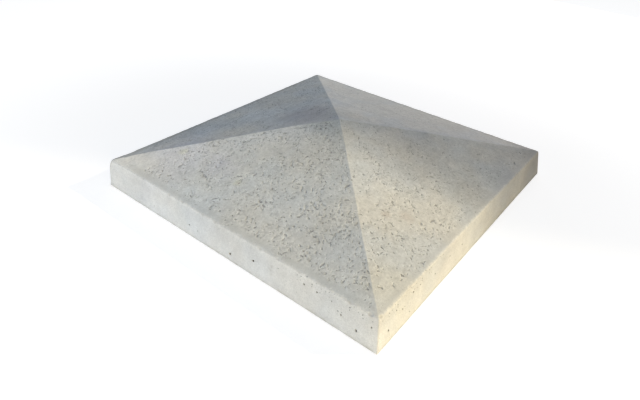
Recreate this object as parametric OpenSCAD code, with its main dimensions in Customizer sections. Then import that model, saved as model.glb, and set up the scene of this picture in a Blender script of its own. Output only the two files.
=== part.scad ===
// Square pier cap, cast in one piece in pale concrete.
// Four equal slopes shed water from a central apex, drafted sides drop from a rounded arris,
// and a drip groove runs round the flat bed, so that water falls clear of the pier.
// Millimetres, +Z up. The origin is the middle of the bed.

/* [Plan] */
// Side of the square, across the bottom edges
base_w = 450; // [300:5:600]

/* [Sides] */
// Height of a side, from the bed to the arris
side_h = 40; // [25:1:60]
// How far a side leans in over that height, so that the cap leaves its mould
side_draft = 7; // [0:0.5:10]
// Radius of the rounded arris between a side and a slope
arris_r = 2.5; // [1:0.5:8]

/* [Slopes] */
// Rise of the slopes, from the arris to the apex
slope_rise = 58; // [20:1:90]

/* [Drip groove] */
// Plain margin of the bed, from the bottom edge to the mouth of the groove
drip_margin = 25; // [15:1:40]
// Width of the groove's mouth
drip_w = 14; // [10:1:18]
// Depth of the groove, a shallow arc in section
drip_d = 6; // [3:0.5:7]

/* [Hidden] */
$fn = 64;
// Length by which a cutter or a prism runs past the faces that bound it
past = 1;
half_base = base_w / 2;
half_top = half_base - side_draft;
top_h = side_h + slope_rise;
// Lean of a side from the vertical, slope of the weathering, and the turn between them
side_lean = atan2(side_draft, side_h);
slope_angle = atan2(slope_rise, half_top);
arris_turn = 90 - side_lean - slope_angle;
// Distance from the arris corner to each end of its arc
arris_cut = arris_r * tan(arris_turn / 2);
// Radius of the arc whose chord is the groove's mouth, and the distance out to its middle
drip_r = (pow(drip_w / 2, 2) + pow(drip_d, 2)) / (2 * drip_d);
drip_out = half_base - drip_margin - drip_w / 2;

// Quarter section's sharp arris corner, and the ends of its arc down the side and up the slope
function arris() = [half_top, side_h];
function arc_low() = arris() + arris_cut * [sin(side_lean), -cos(side_lean)];
function arc_high() = arris() + arris_cut * [-cos(slope_angle), sin(slope_angle)];
// Middle of the arc, one radius square in from the side
function arc_middle() = arc_low() - arris_r * [cos(side_lean), sin(side_lean)];

// Right half of the section through the cap's middle, its arris rounded by a true arc
module half_section() {
    polygon([[0, 0], [half_base, 0], arc_low(), arc_middle(), arc_high(), [0, top_h]]);
    intersection() {
        translate(arc_middle()) circle(r = arris_r);
        polygon([arc_middle(), arc_low(), arris(), arc_high()]);
    }
}

// A long gable of that section, running along Y
module gable() {
    rotate([90, 0, 0])
        linear_extrude(height = base_w + 2 * past, center = true) {
            half_section();
            mirror([1, 0]) half_section();
        }
}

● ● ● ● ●

Reproduce the complete set of lines precisely as supplied.

Exercise output:
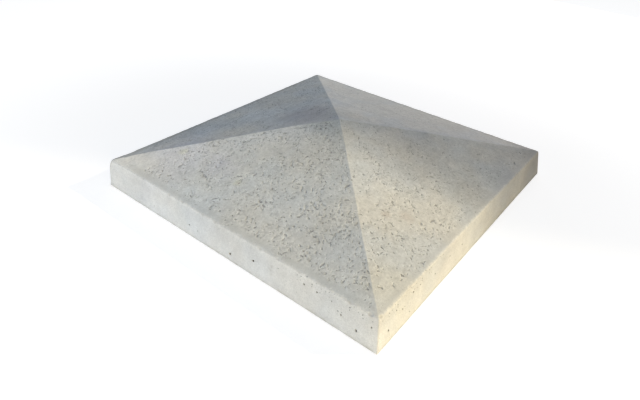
Recreate this object as parametric OpenSCAD code, with its main dimensions in Customizer sections. Then import that model, saved as model.glb, and set up the scene of this picture in a Blender script of its own. Output only the two files.
=== part.scad ===
// Square pier cap, cast in one piece in pale concrete.
// Four equal slopes shed water from a central apex, drafted sides drop from a rounded arris,
// and a drip groove runs round the flat bed, so that water falls clear of the pier.
// Millimetres, +Z up. The origin is the middle of the bed.

/* [Plan] */
// Side of the square, across the bottom edges
base_w = 450; // [300:5:600]

/* [Sides] */
// Height of a side, from the bed to the arris
side_h = 40; // [25:1:60]
// How far a side leans in over that height, so that the cap leaves its mould
side_draft = 7; // [0:0.5:10]
// Radius of the rounded arris between a side and a slope
arris_r = 2.5; // [1:0.5:8]

/* [Slopes] */
// Rise of the slopes, from the arris to the apex
slope_rise = 58; // [20:1:90]

/* [Drip groove] */
// Plain margin of the bed, from the bottom edge to the mouth of the groove
drip_margin = 25; // [15:1:40]
// Width of the groove's mouth
drip_w = 14; // [10:1:18]
// Depth of the groove, a shallow arc in section
drip_d = 6; // [3:0.5:7]

/* [Hidden] */
$fn = 64;
// Length by which a cutter or a prism runs past the faces that bound it
past = 1;
half_base = base_w / 2;
half_top = half_base - side_draft;
top_h = side_h + slope_rise;
// Lean of a side from the vertical, slope of the weathering, and the turn between them
side_lean = atan2(side_draft, side_h);
slope_angle = atan2(slope_rise, half_top);
arris_turn = 90 - side_lean - slope_angle;
// Distance from the arris corner to each end of its arc
arris_cut = arris_r * tan(arris_turn / 2);
// Radius of the arc whose chord is the groove's mouth, and the distance out to its middle
drip_r = (pow(drip_w / 2, 2) + pow(drip_d, 2)) / (2 * drip_d);
drip_out = half_base - drip_margin - drip_w / 2;

// Quarter section's sharp arris corner, and the ends of its arc down the side and up the slope
function arris() = [half_top, side_h];
function arc_low() = arris() + arris_cut * [sin(side_lean), -cos(side_lean)];
function arc_high() = arris() + arris_cut * [-cos(slope_angle), sin(slope_angle)];
// Middle of the arc, one radius square in from the side
function arc_middle() = arc_low() - arris_r * [cos(side_lean), sin(side_lean)];

// Right half of the section through the cap's middle, its arris rounded by a true arc
module half_section() {
    polygon([[0, 0], [half_base, 0], arc_low(), arc_middle(), arc_high(), [0, top_h]]);
    intersection() {
        translate(arc_middle()) circle(r = arris_r);
        polygon([arc_middle(), arc_low(), arris(), arc_high()]);
    }
}

// A long gable of that section, running along Y
module gable() {
    rotate([90, 0, 0])
        linear_extrude(height = base_w + 2 * past, center = true) {
            half_section();
            mirror([1, 0]) half_section();
        }
}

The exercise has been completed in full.